Santa Rosa, primera santa de América, solía decir: “Cuando servimos a los pobres y a los enfermos, servimos a Jesús”. ¡Sirvamos al hermano que está en necesidad!

Isabel Flores de Oliva, su nombre de pila, nació en Lima (Perú) el 20 de abril de 1586 y fue bautizada el 25 de mayo de ese mismo año. Aunque su nombre era Isabel -puesto en honor a su abuela materna-, una india que servía a la familia Flores de Oliva empezó a llamarla de cariño “Rosa”, debido a la belleza del color de sus mejillas. Poco a poco, esa forma cariñosa de llamar a la niña la adquirieron sus propios padres y el entorno familiar.

Rosa recibió una esmerada educación -con un acento especial en la formación espiritual-, gracias a la cual tuvo noticia de la figura y legado de Santa Catalina de Siena, a quien admiraría toda su vida.

A los once años ‘Rosita’ se mudó con su familia a Quives, un pueblo ubicado en las serranías de Lima, a consecuencia de los problemas económicos acarreados por el fracaso de su padre en la explotación de una mina.
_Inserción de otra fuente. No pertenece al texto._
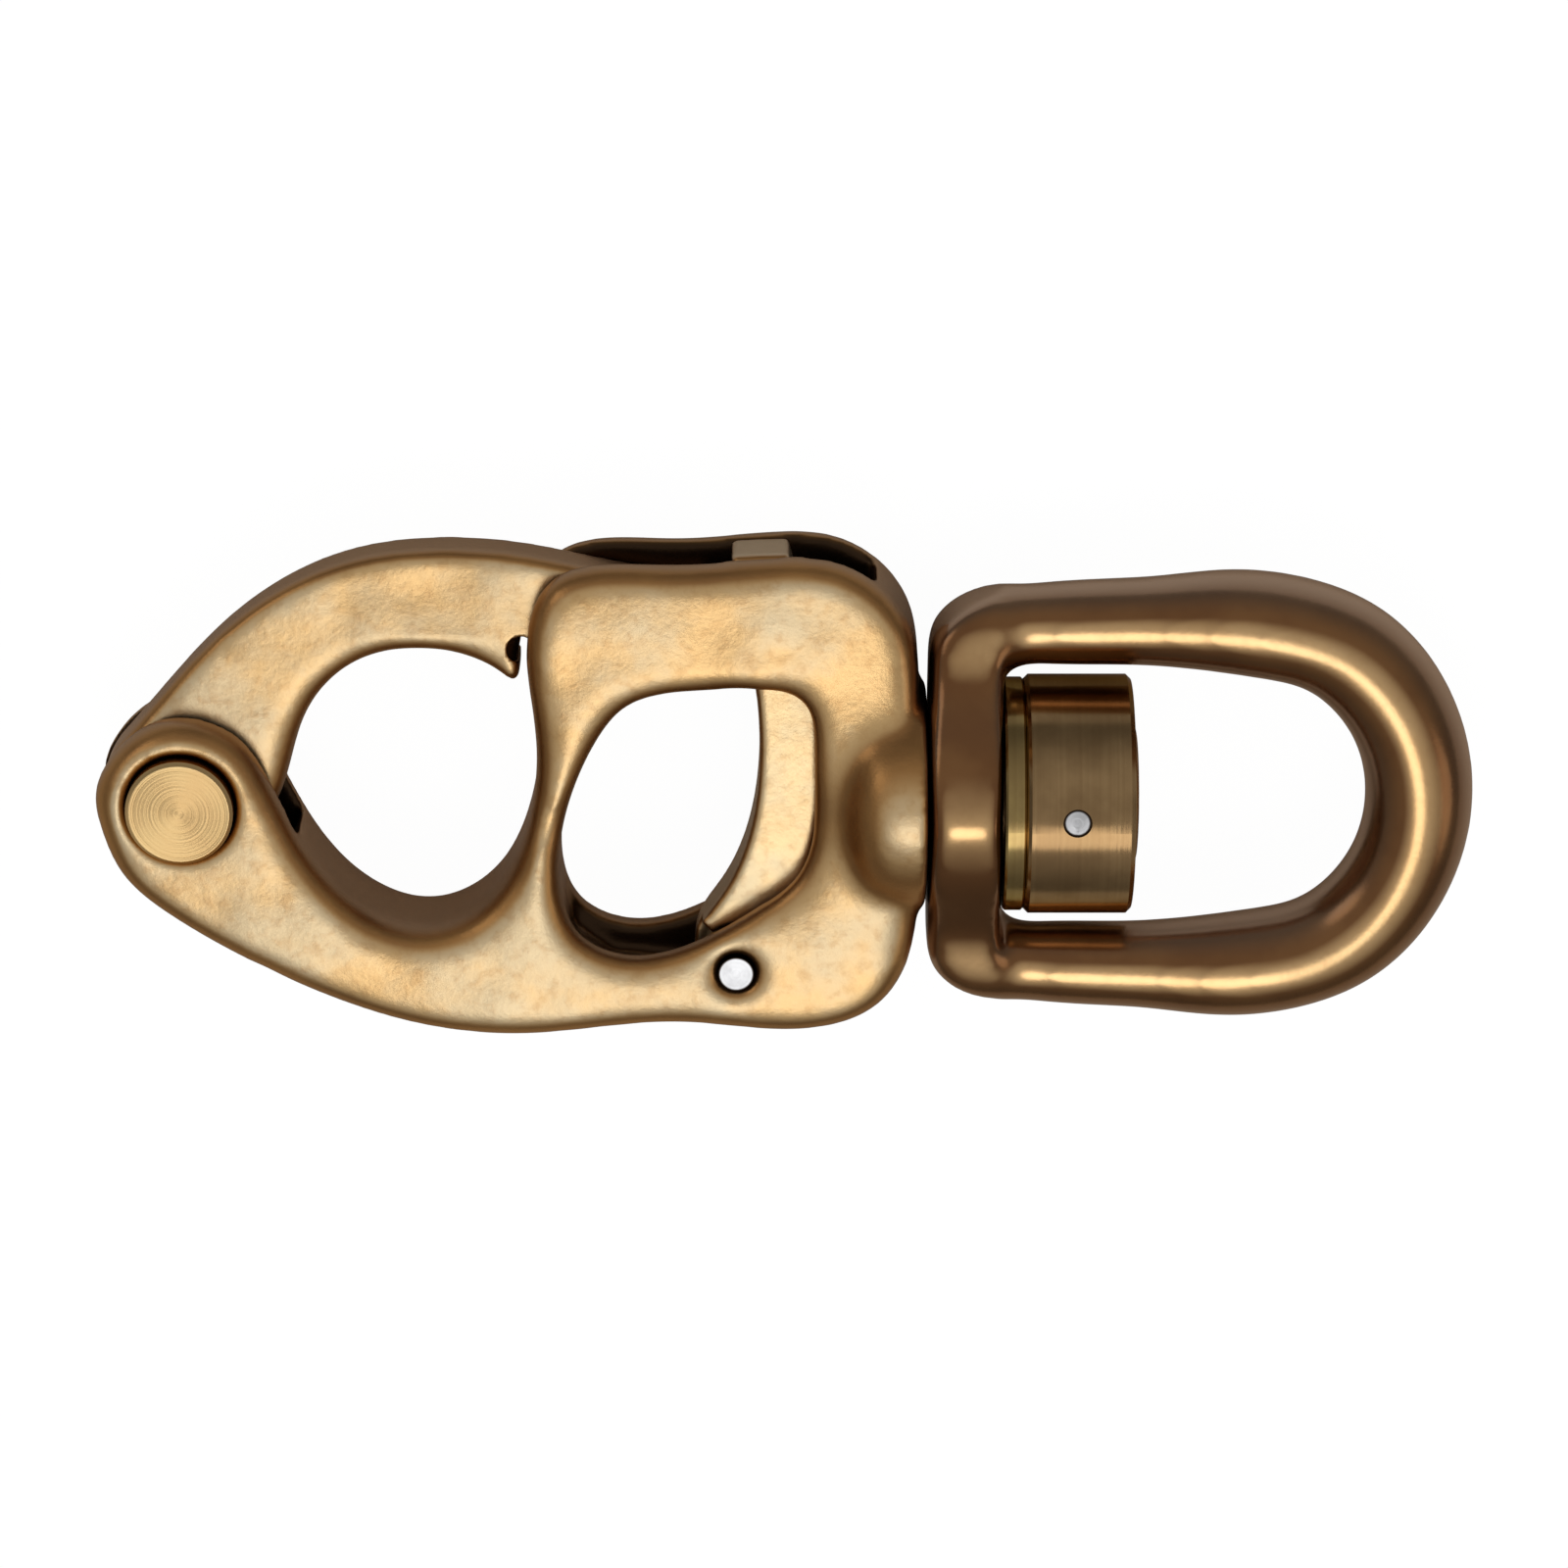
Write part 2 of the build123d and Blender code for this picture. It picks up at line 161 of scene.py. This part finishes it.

Ciertamente fueron tiempos difíciles para los Flores de Oliva, pero también de profusas bendiciones.

Una de esas bendiciones tuvo lugar en 1597: Santo Toribio de Mogrovejo, entonces Arzobispo de Lima, en visita pastoral a Quives, le administró el sacramento de la Confirmación. El encuentro con el también santo fue muy significativo. Fue Santo Toribio quien ‘oficialmente’ le cambiaría de nombre: de acuerdo a la costumbre, el confirmando podía pedir y recibir un nuevo nombre; Isabel no perdió tiempo y pidió el de “Rosa”.

Crucificada con Cristo

Al cumplir los 20 años, Rosa regresó a Lima, capital del virreinato, con su familia. La joven empezó a trabajar buena parte del día en el huerto y durante la noche cosía ropa para las familias pudientes de la ciudad, con lo que se hacía de un dinero para ayudar al sostenimiento del hogar. A pesar de esa situación, Rosa era una joven muy feliz. Y no lo era por casualidad: para ese momento, la santa ya dedicaba horas enteras a la oración y a la práctica de la penitencia.

A medida en que su amor por el Crucificado se hacía más intenso, se sintió inspirada para una entrega mayor a Dios. En su alma empezó a rondar la idea de hacer un voto de virginidad.

Rosa se descubría llamada a esforzarse por asistir a Misa con frecuencia y así recibir la Comunión. Con cierta naturalidad, su alma se fue abriendo de a pocos a nuevas dimensiones: la mística y la contemplación. Casi sin darse cuenta, se estaba convirtiendo en signo de contradicción para una ciudad que flaqueaba en su identidad cristiana, cuando no caía simplemente presa de la frivolidad.